Christ is “not of the world,” and the world hates Him, and all His disciples as well (John 15:18-19). The Lord foretold their banishment, suffering, and punishment by death. All this was fulfilled in the lives of Jesus’ disciples, who knew, according to the words of the Apostle Paul, “that all that will live godly in Christ Jesus will suffer persecution. But evil men and seducers shall wax worse and worse” (II Timothy 3:12-13).

The follower of Christ does fear this inevitability because only he who becomes little, like a child, can receive the Kingdom of Heaven. To become like a child means to become meek, guileless, alien to every form of force and pride. The “world” will beat and revile this voluntary child. Christ brought life and joy to the world, while the lot of His disciples is sorrow and suffering. Woe and suffering in the world come to every servant of Christ. Those who follow Christ cannot be rich in this world because need and poverty reign in it. A Christian cannot be carefree and merry in this world when tears and illness are everywhere. A Christian cannot be proud because his every shortcoming brings sorrow. A Christian cannot be vindictive when that experience means his falling out of communion with God. A Christian cannot act with force and still walk in His footsteps. And without wealth, without satiety, without self-satisfaction, without pride, force and vindictiveness, without all these, what can befall Christians but affliction and deprivations.
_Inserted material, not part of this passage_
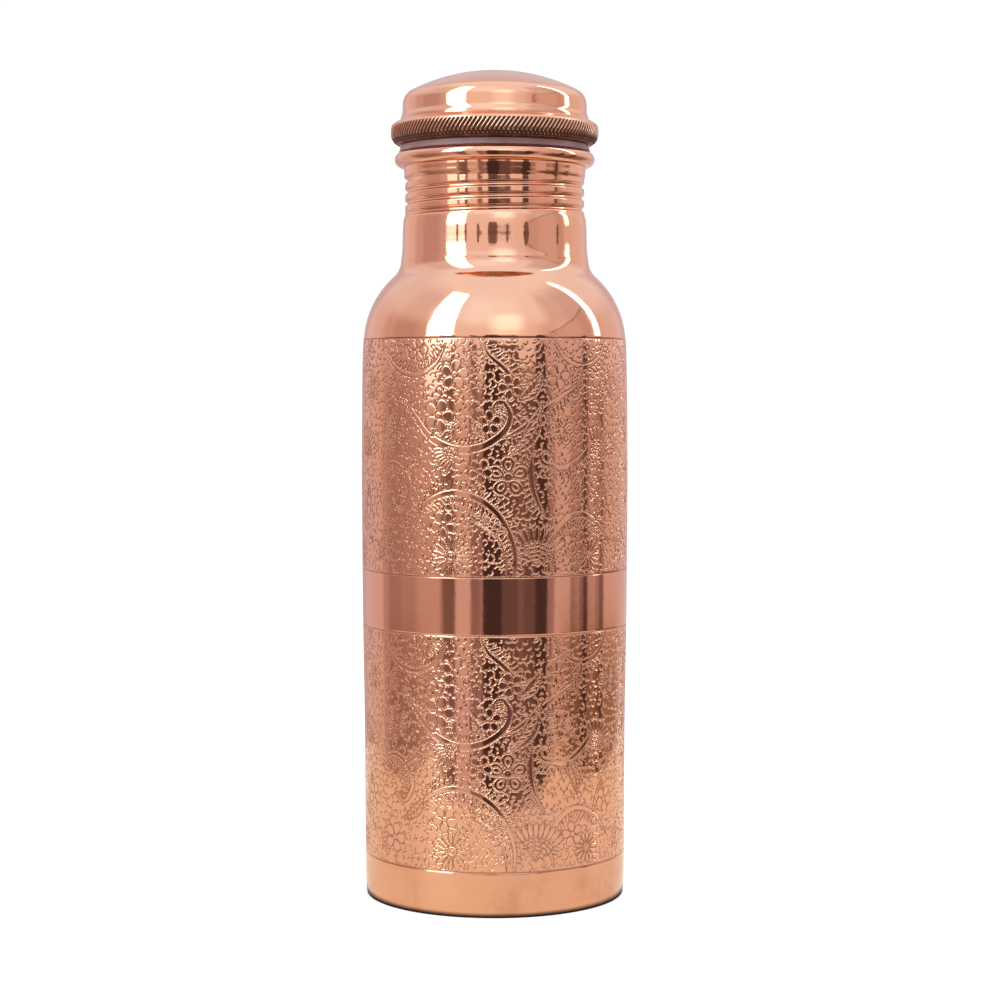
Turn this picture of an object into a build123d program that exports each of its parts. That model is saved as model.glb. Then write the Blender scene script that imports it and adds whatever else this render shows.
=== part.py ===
from build123d import *
import os
from math import acos, cos, degrees, hypot, radians, sin, sqrt

# A screw-capped water bottle spun from copper sheet, upright on its base.
# Millimetres, +Z up; the origin is the centre of the face that the bottle stands on.

# ---------------------------------------------------------------- driving dimensions
sheet = 0.7                      # copper sheet of the shell, base and dome

# body: a foot, a very slightly swelling wall, a round shoulder and a neck
foot_radius = 35.6
foot_height = 8.0
foot_corner = 0.4
belly_stations = [               # outside radius, height, going up the wall
    (35.75, 34.4),
    (36.10, 66.4),
    (36.40, 99.4),
    (36.47, 117.4),
    (36.24, 139.4),
]
shoulder_centre = (11.06, 150.46)
shoulder_radius = 24.76
shoulder_start = 4.5             # degrees above the horizontal where the wall joins the shoulder
neck_root_radius = 25.59
neck_root_fillet = 6.2
neck_waist_stations = [          # outside radius, height, from the root up to the thread
    (25.25, 177.4),
    (25.08, 180.9),
    (24.86, 183.9),
]

# rolled thread, one start, right hand
thread_pitch = 3.1
thread_bottom = 186.84           # height of the lower end of the thread's centre line
thread_top = 195.11
thread_start_angle = -30.0       # degrees from +X where the lower end lies
thread_land_radius = 24.45       # outside of the neck between the grooves
thread_centre_radius = 24.65     # radius of the helix that the round tool follows
groove_tool_radius = 0.8
thread_gap = 0.25                # between the neck's ridge and the plug's groove

# rim: the neck's edge curled outwards into a bead
collar_radius = 24.8
collar_bottom = 197.0
bead_centre = (25.2, 200.6)
bead_radius = 2.05
bead_end_angle = -95.0           # where the curl ends, beside the neck

# base
recess_depth = 3.3
braze_size = 0.5

# lid
gasket_gap = 0.07                # working clearance above and below the gasket
gasket_thickness = 1.66
gasket_inner_radius = 23.75
gasket_outer_radius = 25.9
plug_radius = 23.45
plug_bore_radius = 22.2
plug_bottom = 185.4
plug_floor = 1.0
ring_radius = 28.28
ring_wall = 0.8
ring_height = 6.75
ring_lip = 1.75                  # thickness of the ring's lower lip
flange_radius = 27.3
dome_wall_radius = 25.08
dome_corner = 4.0
dome_crown_radius = 50.39
dome_crown_centre = 174.28
skirt_radius = 25.65
flare_radius = 3.0

# ---------------------------------------------------------------- worked out
shoulder_x, shoulder_z = shoulder_centre
root_x = neck_root_radius + neck_root_fillet
root_z = shoulder_z + sqrt((shoulder_radius + neck_root_fillet) ** 2 - (root_x - shoulder_x) ** 2)
blend_angle = degrees(acos((root_x - shoulder_x) / (shoulder_radius + neck_root_fillet)))
thread_blend = 0.9               # height over which the neck steps to the thread's land
land_bottom = thread_bottom - thread_blend
land_top = thread_top + thread_blend / 2
rim_x, rim_z = bead_centre
mouth_radius = collar_radius - sheet
roll_radius = rim_x - mouth_radius
roll_z = rim_z + bead_radius - roll_radius
rim_top = rim_z + bead_radius
gasket_bottom = rim_top + gasket_gap
ring_bottom = gasket_bottom + gasket_thickness + gasket_gap
ring_top = ring_bottom + ring_height
stack_bottom = ring_bottom + ring_lip
stack_middle = stack_bottom + sheet
stack_top = stack_middle + sheet


def polar(centre, radius, angle):
    """A point of the profile at an angle in degrees from a centre."""
    return (centre[0] + radius * cos(radians(angle)), centre[1] + radius * sin(radians(angle)))


def trace_shell(inset):
    """Draws one side of the shell's section from the foot to the collar."""
    wall_top = polar(shoulder_centre, shoulder_radius - inset, shoulder_start)
    wall_lean = (-sin(radians(shoulder_start)), cos(radians(shoulder_start)))
    stations = [(radius - inset, height) for radius, height in belly_stations]
    Spline((foot_radius - inset, foot_height), *stations, wall_top, tangents=[(0, 1), wall_lean])
    CenterArc(shoulder_centre, shoulder_radius - inset, shoulder_start, blend_angle - shoulder_start)
    CenterArc((root_x, root_z), neck_root_fillet + inset, 180 + blend_angle, -blend_angle)
    waist = [(radius - inset, height) for radius, height in neck_waist_stations]
    land = thread_land_radius - inset
    Spline((neck_root_radius - inset, root_z), *waist, (land, land_bottom), tangents=[(0, 1), (0, 1)])
    Line((land, land_bottom), (land, land_top))
    Spline((land, land_top), (collar_radius - inset, collar_bottom), tangents=[(0, 1), (0, 1)])


def thread_rod(rod_radius, below=0.0, reach=thread_centre_radius + groove_tool_radius + sheet):
    """A round-ended rod along the thread's helix, started that many turns below the thread.

    The rod's section is cut off at the radius reach, so that fat rods keep clear of their next turn.
    """
    start = thread_start_angle - 360 * below
    height = thread_top - thread_bottom + thread_pitch * below
    outwards = Vector(cos(radians(start)), sin(radians(start)), 0)
    frame = Plane(origin=(0, 0, thread_top - height), x_dir=outwards, z_dir=(0, 0, 1))
    with BuildPart() as rod:
        with BuildLine(frame) as path:
            Helix(thread_pitch, height, thread_centre_radius)
        helix = path.edges()[0]
        with BuildSketch(Plane(origin=helix @ 0, x_dir=outwards, z_dir=helix % 0)):
            Circle(rod_radius)
            with Locations((reach - thread_centre_radius, 0)):
                side = 4 * rod_radius
                Rectangle(side, side, align=(Align.MAX, Align.CENTER), mode=Mode.INTERSECT)
        sweep(path=path.line, is_frenet=True)
        with Locations(helix @ 0, helix @ 1):
            Sphere(rod_radius)
    return rod.part


# ---------------------------------------------------------------- body
neck_groove = thread_rod(groove_tool_radius)

# the ridge that the rolled groove raises inside the neck
with BuildPart() as neck_ridge:
    add(thread_rod(groove_tool_radius + sheet))
    with Locations((0, 0, (thread_bottom + thread_top) / 2)):
        Cylinder(thread_land_radius - sheet / 2, 4 * thread_pitch + sheet, mode=Mode.INTERSECT)

with BuildPart() as body_shell:
    with BuildSketch(Plane.XZ):
        with BuildLine():
            # outside
            CenterArc((foot_radius - foot_corner, foot_corner), foot_corner, -90, 90)
            Line((foot_radius, foot_corner), (foot_radius, foot_height))
            trace_shell(0)
            Line((collar_radius, collar_bottom), (collar_radius, roll_z))
            # the curl, inner face then outer face
            CenterArc((rim_x, roll_z), roll_radius - sheet, 180, -90)
            CenterArc(bead_centre, bead_radius - sheet, 90, bead_end_angle - 90)
            Line(
                polar(bead_centre, bead_radius - sheet, bead_end_angle),
                polar(bead_centre, bead_radius, bead_end_angle),
            )
            CenterArc(bead_centre, bead_radius, bead_end_angle, 90 - bead_end_angle)
            CenterArc((rim_x, roll_z), roll_radius, 90, 90)
            Line((mouth_radius, roll_z), (mouth_radius, collar_bottom))
            # inside
            trace_shell(sheet)
            Line((foot_radius - sheet, foot_height), (foot_radius - sheet, 0))
            Line((foot_radius - sheet, 0), (foot_radius - foot_corner, 0))
        make_face()
    revolve(axis=Axis.Z)
    add(neck_ridge.part)
    add(neck_groove, mode=Mode.SUBTRACT)
body_shell.part.label = "body_shell"

# ---------------------------------------------------------------- base
flange_outside = foot_radius - sheet
flange_inside = flange_outside - sheet
plate_top = recess_depth + sheet
press_radius = 1.0               # inside radius of the pressed corner

with BuildPart() as base_plate:
    with BuildSketch(Plane.XZ) as plate_section:
        with BuildLine():
            Polyline(
                (0, recess_depth),
                (flange_inside, recess_depth),
                (flange_inside, 0),
                (flange_outside - braze_size, 0),
                (flange_outside, braze_size),
                (flange_outside, plate_top),
                (0, plate_top),
                close=True,
            )
        make_face()
        corners = plate_section.vertices().sort_by(Axis.X)
        inner_corner = corners.filter_by_position(Axis.X, flange_inside - 0.01, flange_inside + 0.01)
        fillet(inner_corner.sort_by(Axis.Y)[-1], press_radius)
        outer_corner = plate_section.vertices().group_by(Axis.X)[-1].sort_by(Axis.Y)[-1]
        fillet(outer_corner, press_radius + sheet)
    revolve(axis=Axis.Z)
base_plate.part.label = "base_plate"

# a fillet of brazing metal in the seam between the plate's flange and the wall
braze_bottom = 0.08
with BuildPart() as base_braze_bead:
    with BuildSketch(Plane.XZ):
        with BuildLine():
            Polyline(
                (flange_outside - braze_size + braze_bottom, braze_bottom),
                (flange_outside, braze_bottom),
                (flange_outside, braze_size),
                close=True,
            )
        make_face()
    revolve(axis=Axis.Z)
base_braze_bead.part.label = "base_braze_bead"

# ---------------------------------------------------------------- gasket
gasket_edge = 0.3
with BuildPart() as sealing_gasket:
    with BuildSketch(Plane.XZ) as gasket_section:
        gasket_middle = (gasket_inner_radius + gasket_outer_radius) / 2
        with Locations((gasket_middle, gasket_bottom + gasket_thickness / 2)):
            Rectangle(gasket_outer_radius - gasket_inner_radius, gasket_thickness)
        fillet(gasket_section.vertices(), gasket_edge)
    revolve(axis=Axis.Z)
sealing_gasket.part.label = "sealing_gasket"

# ---------------------------------------------------------------- lid
# The dome: crown, corner and wall, flared to a skirt that ends in a flange inside the ring.
corner_x = dome_wall_radius - dome_corner
corner_z = dome_crown_centre + sqrt((dome_crown_radius - dome_corner) ** 2 - corner_x ** 2)
crown_angle = degrees(acos(corner_x / (dome_crown_radius - dome_corner)))
dome_apex = dome_crown_centre + dome_crown_radius
flare_step = skirt_radius - dome_wall_radius
flare_angle = degrees(acos(1 - flare_step / (2 * flare_radius)))
flare_bottom = ring_top
flare_top = flare_bottom + 2 * flare_radius * sin(radians(flare_angle))


def trace_dome(inset):
    """Draws one side of the dome's section from the crown down to the skirt."""
    CenterArc((0, dome_crown_centre), dome_crown_radius - inset, 90, crown_angle - 90)
    CenterArc((corner_x, corner_z), dome_corner - inset, crown_angle, -crown_angle)
    Line((dome_wall_radius - inset, corner_z), (dome_wall_radius - inset, flare_top))
    CenterArc((dome_wall_radius + flare_radius, flare_top), flare_radius + inset, 180, flare_angle)
    CenterArc((skirt_radius - flare_radius, flare_bottom), flare_radius - inset, flare_angle, -flare_angle)


with BuildPart() as lid_dome:
    with BuildSketch(Plane.XZ):
        with BuildLine():
            trace_dome(0)
            Polyline(
                (skirt_radius, flare_bottom),
                (skirt_radius, stack_top),
                (flange_radius, stack_top),
                (flange_radius, stack_middle),
                (skirt_radius - sheet, stack_middle),
                (skirt_radius - sheet, flare_bottom),
            )
            trace_dome(sheet)
            Line((0, dome_apex - sheet), (0, dome_apex))
        make_face()
    revolve(axis=Axis.Z)
lid_dome.part.label = "lid_dome"

# The ring that clamps the two flanges: a deep lower lip, a full belt, and a turned-in top edge.
belt_bottom = ring_bottom + 2.85
belt_top = ring_top - 2.5
belt_inside = ring_radius - ring_wall
lip_radius = plug_radius + 0.15
lip_corner = 25.8

with BuildPart() as clinch_ring:
    with BuildSketch(Plane.XZ):
        with BuildLine():
            Line((lip_radius, ring_bottom), (lip_corner, ring_bottom))
            ThreePointArc(
                (lip_corner, ring_bottom),
                (ring_radius - 0.8, ring_bottom + 1.05),
                (ring_radius, belt_bottom),
            )
            Line((ring_radius, belt_bottom), (ring_radius, belt_top))
            ThreePointArc(
                (ring_radius, belt_top),
                (ring_radius - 0.78, ring_top - 1.1),
                (skirt_radius, ring_top),
            )
            Line((skirt_radius, ring_top), (skirt_radius, ring_top - ring_wall))
            ThreePointArc(
                (skirt_radius, ring_top - ring_wall),
                (belt_inside - 0.6, ring_top - ring_wall - 0.8),
                (belt_inside, belt_top),
            )
            Polyline(
                (belt_inside, belt_top),
                (belt_inside, stack_bottom),
                (lip_radius, stack_bottom),
                (lip_radius, ring_bottom),
            )
        make_face()
    revolve(axis=Axis.Z)
clinch_ring.part.label = "clinch_ring"

# The plug: a closed cup that hangs from its own flange and carries the male thread.
nose_chamfer = 0.8
groove_overshoot = 0.15          # how far the groove's cutter stands proud of the plug
turns_to_nose = 1.0              # the groove runs on down and out through the plug's nose
plug_groove = thread_rod(
    groove_tool_radius + sheet + thread_gap,
    below=turns_to_nose,
    reach=plug_radius + groove_overshoot,
)

with BuildPart() as threaded_plug:
    with BuildSketch(Plane.XZ):
        with BuildLine():
            Polyline(
                (0, plug_bottom),
                (plug_radius - nose_chamfer, plug_bottom),
                (plug_radius, plug_bottom + nose_chamfer),
                (plug_radius, stack_bottom),
                (flange_radius, stack_bottom),
                (flange_radius, stack_middle),
                (plug_bore_radius, stack_middle),
                (plug_bore_radius, plug_bottom + plug_floor),
                (0, plug_bottom + plug_floor),
                close=True,
            )
        make_face()
    revolve(axis=Axis.Z)
    add(plug_groove, mode=Mode.SUBTRACT)
threaded_plug.part.label = "threaded_plug"

# ---------------------------------------------------------------- written parts
os.makedirs("parts", exist_ok=True)
export_step(body_shell.part, "parts/body_shell.step")
export_step(base_plate.part, "parts/base_plate.step")
export_step(base_braze_bead.part, "parts/base_braze_bead.step")
export_step(sealing_gasket.part, "parts/sealing_gasket.step")
export_step(lid_dome.part, "parts/lid_dome.step")
export_step(clinch_ring.part, "parts/clinch_ring.step")
export_step(threaded_plug.part, "parts/threaded_plug.step")
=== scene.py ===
from math import atan2, cos, degrees, pi, radians, sin, sqrt

import bpy
import numpy as np
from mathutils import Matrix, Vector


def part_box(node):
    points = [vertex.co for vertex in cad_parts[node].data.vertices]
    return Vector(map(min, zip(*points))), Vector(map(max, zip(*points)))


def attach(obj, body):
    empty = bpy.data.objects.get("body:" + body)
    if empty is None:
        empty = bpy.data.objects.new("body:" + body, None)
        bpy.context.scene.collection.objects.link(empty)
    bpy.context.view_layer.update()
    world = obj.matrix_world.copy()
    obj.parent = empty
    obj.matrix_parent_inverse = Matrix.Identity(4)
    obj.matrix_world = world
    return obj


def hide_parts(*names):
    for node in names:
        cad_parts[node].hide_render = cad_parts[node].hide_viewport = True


# An etched copper water bottle with a knurled screw lid, standing on a pale table.
# The bottle's lengths are in millimetres up to the point where a mesh is made; the stage's are in metres.

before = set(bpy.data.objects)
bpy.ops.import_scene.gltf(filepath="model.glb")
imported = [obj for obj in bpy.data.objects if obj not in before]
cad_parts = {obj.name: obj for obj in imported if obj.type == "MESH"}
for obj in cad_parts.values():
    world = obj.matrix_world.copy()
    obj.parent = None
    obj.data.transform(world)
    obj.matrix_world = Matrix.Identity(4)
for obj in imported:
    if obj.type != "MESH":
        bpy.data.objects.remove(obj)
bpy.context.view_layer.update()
MM = 0.001
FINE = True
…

According to the words of Hierarch Ignatius Brianchaninov, “without them [sorrow and suffering], the Christian trial [podvig] is inconceivable.” But sufferings is salutary only when it is humbly accepted from God, Who appoints the general plan of mankind’s salvation. “Only the Triune, Tri-Hypostatic God alone knows everything that is beneficial and needful to each, and which cross he can and ought to bear,” writes Ignatius Branchaninov. To bear this cross with the strength necessary, we must be judicious. Like King David, we must turn to the Lord the prayer: “Cause me to know, O Lord, the way wherein I should walk. Teach me to do Thy will, for Thou art my God” (Psalm 143:10-11).